◆ REQUIREMENT ◆
Return the lines from the line containing "cad_parts[node].hide_render = cad_parts[node].hide_viewport" through the line containing "bpy.data.objects.remove(obj)" exactly. No other line should appear in the answer.
/---
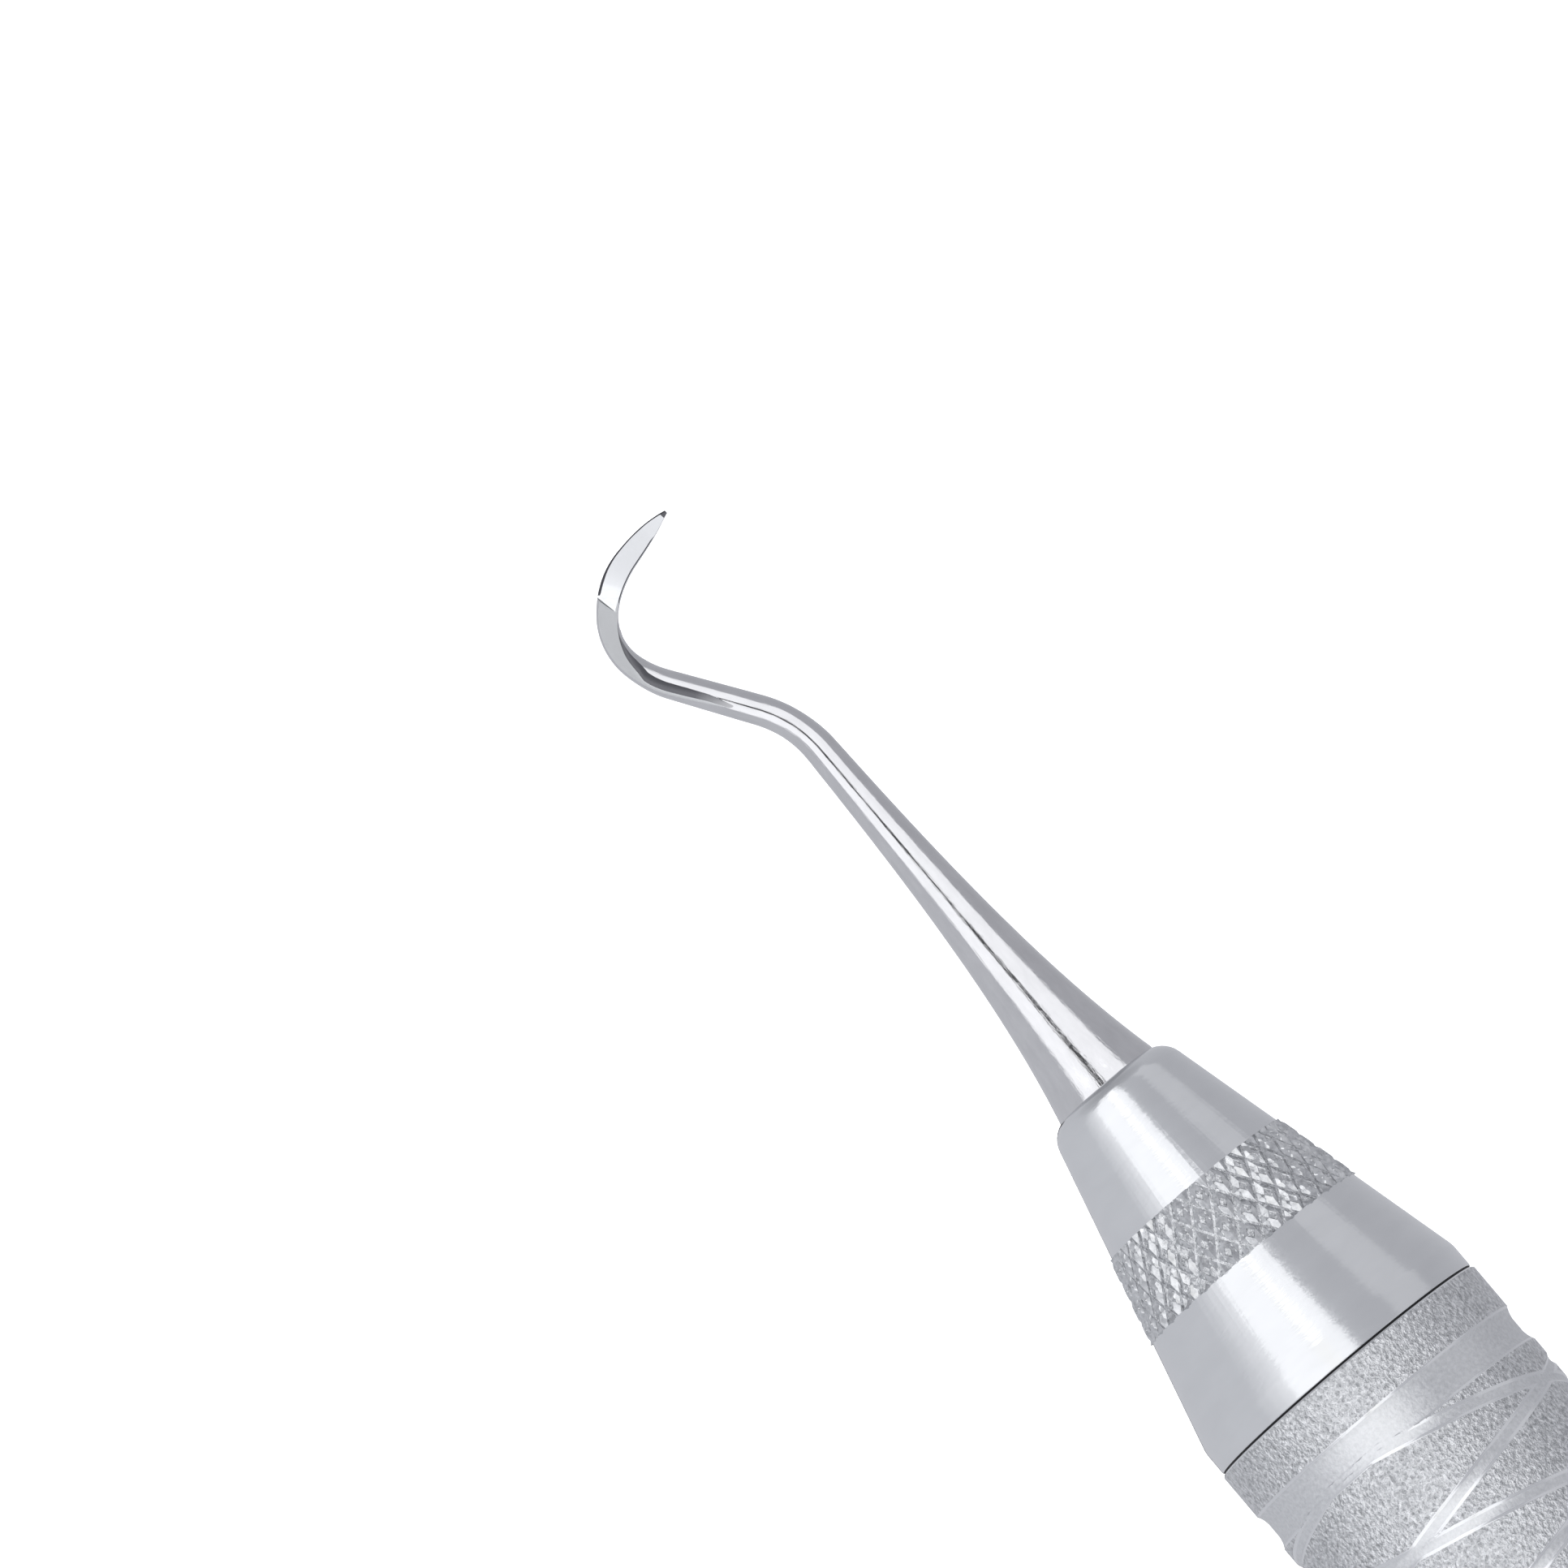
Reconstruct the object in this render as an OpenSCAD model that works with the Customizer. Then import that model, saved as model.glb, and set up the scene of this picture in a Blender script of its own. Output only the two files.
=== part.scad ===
// Double-ended dental hand scaler: a hollow grip tube, a conical ferrule with a knurled band
// pressed into each end of it over a thin black sealing ring, and a sickle-shaped working end
// whose tang is pressed into each ferrule.
// Frame: +X runs along the handle axis towards the front working end, the hooks lie in the
// XY plane, +Z is up, and the origin is the centre of the handle, on its axis. Millimetres.

/* [Grip tube] */
// Outside diameter of the grip tube
grip_d = 10; // [9:0.1:12]
// Length of the grip tube
grip_len = 105; // [90:1:120]
// Wall thickness of the grip tube
grip_wall = 0.8; // [0.6:0.1:1.2]
// Width of the plain land between each end of the tube and its ring groove
end_land = 1.6; // [1.2:0.1:3]
// Width of each ring groove
ring_groove_w = 1.3; // [0.8:0.1:2]
// Depth of each ring groove
ring_groove_depth = 0.13; // [0.05:0.01:0.2]

/* [Sealing ring] */
// Thickness of the ring, which shows as the dark joint line
seal_t = 0.15; // [0.1:0.05:0.5]
// How far the ring stays below the grip's surface
seal_recess = 0.14; // [0.1:0.02:0.3]

/* [Ferrule] */
// Diameter of the cylindrical collar next to the grip
collar_d = 9.85; // [9.2:0.05:10]
// Length of that collar
collar_len = 0.75; // [0.5:0.05:1.5]
// Length of the whole ferrule outside the grip
ferrule_len = 11.3; // [10:0.1:14]
// Half angle of its taper
taper_angle = 14.4; // [13:0.1:15]
// Radius where the taper rounds over into the nose
nose_round = 0.86; // [0.6:0.02:1]
// Small bevel on the collar's edge
collar_bevel = 0.05; // [0.02:0.01:0.1]
// Length of the spigot pressed into the grip tube
spigot_len = 6; // [4:0.5:10]
// Lead-in bevel on the spigot's end
spigot_bevel = 0.4; // [0.1:0.1:0.6]

/* [Knurled band] */
// Distance from the grip's joint to the band
knurl_start = 4.33; // [3:0.1:5]
// Length of the band
knurl_len = 2.77; // [2:0.1:4]
// How far the band stands proud of the taper
knurl_proud = 0.08; // [0.04:0.01:0.15]

/* [Shank] */
// Diameter of the shank where it meets the ferrule
shank_base_d = 3.66; // [3.4:0.02:4]
// Diameter of the shank at the elbow
shank_elbow_d = 1.05; // [0.9:0.05:1.3]
// Straight length from the ferrule's nose to the elbow
shank_len = 13.4; // [10:0.1:16]
// How quickly the flare narrows, per millimetre
flare_rate = 0.165; // [0.12:0.005:0.22]
// Edge rounding at the base of the shank
shank_edge = 0.08; // [0.04:0.01:0.12]
// Diameter of the tang inside the ferrule
tang_d = 2.6; // [2:0.1:3]
// Length of the tang
tang_len = 14; // [8:0.5:16]

/* [Working end] */
// Bend radius of the elbow, on the centre line
elbow_r = 3.95; // [3:0.05:6]
// Angle of the elbow
elbow_angle = 33.8; // [20:0.2:45]
// Straight length between the elbow and the hook
lower_shank_len = 2.83; // [2:0.01:5]
// Width of the blade at its heel, in the plane of the hook
blade_w = 0.75; // [0.6:0.01:1]
// Thickness across the two cutting edges at the heel
blade_t = 0.68; // [0.5:0.01:0.9]
// Thickness of the flat-sided stretch round the bottom of the hook
flat_t = 0.66; // [0.5:0.01:0.8]
// Width left at the tip, which is not ground to zero
tip_w = 0.05; // [0.03:0.01:0.1]

/* [Hidden] */

round_fn = 96;
bore_d = grip_d - 2 * grip_wall;
joint_x = grip_len / 2 + seal_t;
nose_x = joint_x + ferrule_len;

steel = "silver";
blasted_steel = "darkgray";
black_rubber = "black";

// The working end's centre line after the straight shank, as [radius, angle] arcs.
// A radius of 0 marks a straight stretch, whose second value is its length.
// Angles towards +Y are positive: the elbow turns one way and the hook the other.
CENTRE_LINE = [
    [0, shank_len],
    [elbow_r, elbow_angle],
    [0, lower_shank_len],
    [3.5, -21.5],
    [1.95, -55.5],
    [2.95, -33.5],
    [17, -6.5]
];
function stretch_len(c) = c[0] == 0 ? c[1] : c[0] * abs(c[1]) * PI / 180;
function stretches_len(n) = n == 0 ? 0 : stretch_len(CENTRE_LINE[n - 1]) + stretches_len(n - 1);

elbow_s = stretches_len(1);
lower_s = stretches_len(2);
hook_s = stretches_len(3);
hook_bottom_s = stretches_len(4) + 1;
heel_s = stretches_len(5);
blade_s = stretches_len(6);
tip_s = stretches_len(7);

// One step along a stretch c from pose p = [x, y, heading], over a length s
function stepped(c, p, s) =
    c[0] == 0
    ? [p[0] + s * cos(p[2]), p[1] + s * sin(p[2]), p[2]]
    : let (side = sign(c[1]),
           h = p[2] + side * s / c[0] * 180 / PI)
      [p[0] + side * c[0] * (sin(h) - sin(p[2])), p[1] + side * c[0] * (cos(p[2]) - cos(h)), h];

// Pose [x, y, heading] on the centre line at a length s from the ferrule's nose
function pose_at(s, i = 0, p = [0, 0, 0]) =
    let (l = stretch_len(CENTRE_LINE[i]))
    (s <= l || i == len(CENTRE_LINE) - 1)
    ? stepped(CENTRE_LINE[i], p, s)
    : pose_at(s - l, i + 1, stepped(CENTRE_LINE[i], p, l));

// Diameter of the flared shank at a length s from the nose
function flare_d(s) =
    let (end = exp(-flare_rate * shank_len))
    shank_elbow_d + (shank_base_d - shank_elbow_d) * (exp(-flare_rate * s) - end) / (1 - end);

// Width in the plane of the hook, thickness across it, and how far the section has changed
// from a round rod (0) to the sickle's flat-sided, back-tapered section (1)
function width_at(s) = lookup(s, [
    [elbow_s, shank_elbow_d],
    [lower_s, 0.97],
    [hook_s, 0.90],
    [hook_bottom_s, 0.71],
    [heel_s, 0.68],
    [heel_s + 0.9, blade_w],
    [blade_s, 0.72],
    [blade_s + 0.6, 0.67],
    [blade_s + 1.2, 0.47],
    [tip_s - 0.35, 0.2],
    [tip_s, tip_w]
]);
function thickness_at(s) = lookup(s, [
    [elbow_s, shank_elbow_d],
    [lower_s, 0.97],
    [hook_s - 0.4, 0.91],
    [hook_bottom_s, flat_t],
    [heel_s + 0.5, blade_t],
    [blade_s, 0.52],
    [tip_s, tip_w]
]);
function sickle_at(s) = lookup(s, [
    [hook_s - 0.4, 0],
    [hook_bottom_s, 0.6],
    [heel_s + 0.5, 1],
    [tip_s, 1]
]);

// One corner of the section at angle a, in a box of half-width 1: x points to the back of the
// hook and y across it. The sickle section is squarer and narrows towards its back.
function corner(a, k) =
    let (power = 1 - 0.45 * k,
         back = sign(cos(a)) * pow(abs(cos(a)), power),
         side = sign(sin(a)) * pow(abs(sin(a)), power))
    [back, side * (1 - 0.5 * k * (1 + back) / 2)];

SIDES = 24;
RING_STEP = 0.3;
OVERLAP = 0.5;
SEAM_GAP = 0.01;

function ring_points(s) =
    let (p = pose_at(s),
         w = min(width_at(s), shank_elbow_d - SEAM_GAP) / 2,
         t = min(thickness_at(s), shank_elbow_d - SEAM_GAP) / 2,
         k = sickle_at(s))
    [for (i = [0 : SIDES - 1])
        let (c = corner(360 * (i + 0.5) / SIDES, k))
        [nose_x + p[0] - sin(p[2]) * w * c[0], p[1] + cos(p[2]) * w * c[0], t * c[1]]];

// Solid through a list of rings that all have SIDES points
module ring_sweep(rings) {
    last = len(rings) - 1;
    points = [for (r = rings) each r];
    walls = [for (j = [0 : last - 1], i = [0 : SIDES - 1], half = [0, 1])
        let (n = (i + 1) % SIDES,
             a = j * SIDES + i,
             b = j * SIDES + n,
             c = (j + 1) * SIDES + n,
             d = (j + 1) * SIDES + i)
        half == 0 ? [a, c, b] : [a, d, c]];
    first_cap = [for (i = [0 : SIDES - 1]) i];
    last_cap = [for (i = [SIDES - 1 : -1 : 0]) last * SIDES + i];
    polyhedron(points, concat(walls, [first_cap, last_cap]));
}

// Turns a profile of [radius, distance along X] points about the handle axis
module turned(profile) {
    rotate([0, 90, 0])
        rotate_extrude($fn = round_fn)
            polygon(profile);
}

// The grip tube: polished ring groove near each end, bored right through
module grip_tube() {
    groove_x = grip_len / 2 - end_land - ring_groove_w / 2;
    color(blasted_steel)
        difference() {
            turned([[bore_d / 2, -grip_len / 2], [grip_d / 2, -grip_len / 2],
                    [grip_d / 2, grip_len / 2], [bore_d / 2, grip_len / 2]]);
            for (x = [-groove_x, groove_x])
                ring_groove(x);
        }
}

// A shallow ring groove round the grip, with sloping sides
module ring_groove(x) {
    deep = grip_d / 2 - ring_groove_depth;
    clear = grip_d / 2 + 1;
    slope = ring_groove_depth * 1.5;
    half = ring_groove_w / 2;
    turned([[deep, x - half + slope], [grip_d / 2, x - half], [clear, x - half],
            [clear, x + half], [grip_d / 2, x + half], [deep, x + half - slope]]);
}

// Black ring between the end of the grip tube and the ferrule's collar
module joint_ring() {
    outer = grip_d / 2 - seal_recess;
    color(black_rubber)
        turned([[bore_d / 2, grip_len / 2], [outer, grip_len / 2],
                [outer, joint_x], [bore_d / 2, joint_x]]);
}

// Radius of the ferrule's taper at a distance from its joint
function taper_r(x) = collar_d / 2 - (x - collar_len) * tan(taper_angle);

// Points where the taper rounds over into the flat nose
function nose_points(steps) =
    let (corner_r = taper_r(ferrule_len),
         tangent = nose_round * tan((90 - taper_angle) / 2),
         centre = [corner_r - tangent, ferrule_len - nose_round])
    [for (i = [0 : steps])
        let (a = taper_angle + (90 - taper_angle) * i / steps)
        [centre[0] + nose_round * cos(a), joint_x + centre[1] + nose_round * sin(a)]];

// The ferrule: spigot, collar, taper with a proud knurled band, rounded nose, tang bore
module ferrule() {
    knurl_end = knurl_start + knurl_len;
    spigot_x = joint_x - spigot_len;
    color(steel)
        turned(concat(
            [[tang_d / 2, spigot_x],
             [bore_d / 2 - spigot_bevel, spigot_x],
             [bore_d / 2, spigot_x + spigot_bevel],
             [bore_d / 2, joint_x],
             [collar_d / 2 - collar_bevel, joint_x],
             [collar_d / 2, joint_x + collar_bevel],
             [collar_d / 2, joint_x + collar_len],
             [taper_r(knurl_start), joint_x + knurl_start],
             [taper_r(knurl_start) + knurl_proud, joint_x + knurl_start + knurl_proud],
             [taper_r(knurl_end) + knurl_proud, joint_x + knurl_end - knurl_proud],
             [taper_r(knurl_end), joint_x + knurl_end]],
            nose_points(6),
            [[tang_d / 2, nose_x]]));
}

// The working end: tang, flared round shank, elbow and sickle hook in one forging
module working_end() {
    flare_steps = 18;
    stations = round((tip_s - elbow_s + OVERLAP) / RING_STEP);
    color(steel)
        union() {
            turned(concat(
                [[0, nose_x - tang_len],
                 [tang_d / 2, nose_x - tang_len],
                 [tang_d / 2, nose_x],
                 [shank_base_d / 2 - shank_edge, nose_x],
                 [shank_base_d / 2, nose_x + shank_edge]],
                [for (i = [1 : flare_steps])
                    let (s = shank_len * i / flare_steps)
                    [flare_d(s) / 2, nose_x + s]],
                [[0, nose_x + shank_len]]));
            ring_sweep([for (i = [0 : stations])
                ring_points(elbow_s - OVERLAP + (tip_s - elbow_s + OVERLAP) * i / stations)]);
        }
}

// The same piece at the rear end: half a turn about +Z
module at_rear() {
    rotate([0, 0, 180])
        children();
}

grip_tube();
joint_ring();  // front_joint_ring
ferrule();  // front_ferrule
working_end();  // front_working_end
at_rear() joint_ring();  // rear_joint_ring
at_rear() ferrule();  // rear_ferrule
at_rear() working_end();  // rear_working_end
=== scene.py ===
# %% [markdown]
# # A double-ended dental hand scaler
# The real instrument is a hollow steel grip with a ferrule pressed into each end, a thin black
# ring at each joint, and a sickle-shaped working end in each ferrule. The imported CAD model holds
# the sizes and places. This lesson gives each visible piece its real surface: the grooves of the
# grip, the diamonds of the knurled band, and the ground faces of the blade.

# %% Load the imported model
import math

import bmesh
import bpy
from mathutils import Matrix, Vector


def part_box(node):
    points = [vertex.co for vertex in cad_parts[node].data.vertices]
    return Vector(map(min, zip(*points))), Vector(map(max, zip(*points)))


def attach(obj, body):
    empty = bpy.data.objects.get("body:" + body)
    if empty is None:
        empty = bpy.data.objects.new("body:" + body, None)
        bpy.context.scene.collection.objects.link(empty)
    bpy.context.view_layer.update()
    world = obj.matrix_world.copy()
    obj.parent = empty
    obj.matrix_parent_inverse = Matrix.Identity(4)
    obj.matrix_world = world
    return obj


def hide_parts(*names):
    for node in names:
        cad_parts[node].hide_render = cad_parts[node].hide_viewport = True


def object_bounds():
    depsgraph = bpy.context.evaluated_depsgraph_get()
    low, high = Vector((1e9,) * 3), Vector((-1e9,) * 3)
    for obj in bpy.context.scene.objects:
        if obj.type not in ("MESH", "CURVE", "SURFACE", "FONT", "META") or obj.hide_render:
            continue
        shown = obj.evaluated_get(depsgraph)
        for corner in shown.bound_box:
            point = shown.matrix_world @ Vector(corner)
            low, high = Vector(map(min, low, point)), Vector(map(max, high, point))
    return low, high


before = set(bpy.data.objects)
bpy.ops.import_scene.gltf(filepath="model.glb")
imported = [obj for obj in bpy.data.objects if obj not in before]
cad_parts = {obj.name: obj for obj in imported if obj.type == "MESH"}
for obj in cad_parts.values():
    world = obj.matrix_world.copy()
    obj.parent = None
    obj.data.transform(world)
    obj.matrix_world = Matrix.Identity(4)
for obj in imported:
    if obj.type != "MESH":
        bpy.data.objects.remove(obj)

cad_low, cad_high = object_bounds()
print("CAD box in mm:", [round(1000 * v, 2) for v in (*cad_low, *cad_high)])

# %% [markdown]
# ## Driving sizes
# Everything is worked out from the boxes of the CAD nodes. The instrument is a few millimetres
# thick, and many of Blender's operators compare against a fixed small distance made for things
# of room size. So pieces are modelled in millimetres, one unit to the millimetre, and are shrunk
# to metres when they are finished.

# %% Sizes from the frame, in millimetres
MM = 0.001


def node_box(node):
    low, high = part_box(node)
    return low / MM, high / MM


_, grip_high = node_box("grip_tube")
_, ring_high = node_box("front_joint_ring")
ferrule_low, ferrule_high = node_box("front_ferrule")
tip_low, tip_high = node_box("front_working_end")

# Places closer than near count as the same, and points closer than merge are joined
near = 0.001
merge = 0.0005
# A hair inside the node's own box, so that no facet of the round piece stands out of it
inside = 0.002
grip_r = min(grip_high.y, grip_high.z) - inside
grip_end = grip_high.x
joint_x = ring_high.x
nose_x = ferrule_high.x
spigot_x = ferrule_low.x
tang_x = tip_low.x
print("grip radius", round(grip_r, 3), "joint at", round(joint_x, 3), "nose at", round(nose_x, 3))

# %% [markdown]
# ## Working by hand, in code
# An operator acts on whatever is selected, so each step starts with nothing selected and then
# picks points by where they are. These few helpers do that for the whole lesson.

# %% Selection helpers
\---
◆ COMPLETED EXERCISE ◆
        cad_parts[node].hide_render = cad_parts[node].hide_viewport = True


def object_bounds():
    depsgraph = bpy.context.evaluated_depsgraph_get()
    low, high = Vector((1e9,) * 3), Vector((-1e9,) * 3)
    for obj in bpy.context.scene.objects:
        if obj.type not in ("MESH", "CURVE", "SURFACE", "FONT", "META") or obj.hide_render:
            continue
        shown = obj.evaluated_get(depsgraph)
        for corner in shown.bound_box:
            point = shown.matrix_world @ Vector(corner)
            low, high = Vector(map(min, low, point)), Vector(map(max, high, point))
    return low, high


before = set(bpy.data.objects)
bpy.ops.import_scene.gltf(filepath="model.glb")
imported = [obj for obj in bpy.data.objects if obj not in before]
cad_parts = {obj.name: obj for obj in imported if obj.type == "MESH"}
for obj in cad_parts.values():
    world = obj.matrix_world.copy()
    obj.parent = None
    obj.data.transform(world)
    obj.matrix_world = Matrix.Identity(4)
for obj in imported:
    if obj.type != "MESH":
        bpy.data.objects.remove(obj)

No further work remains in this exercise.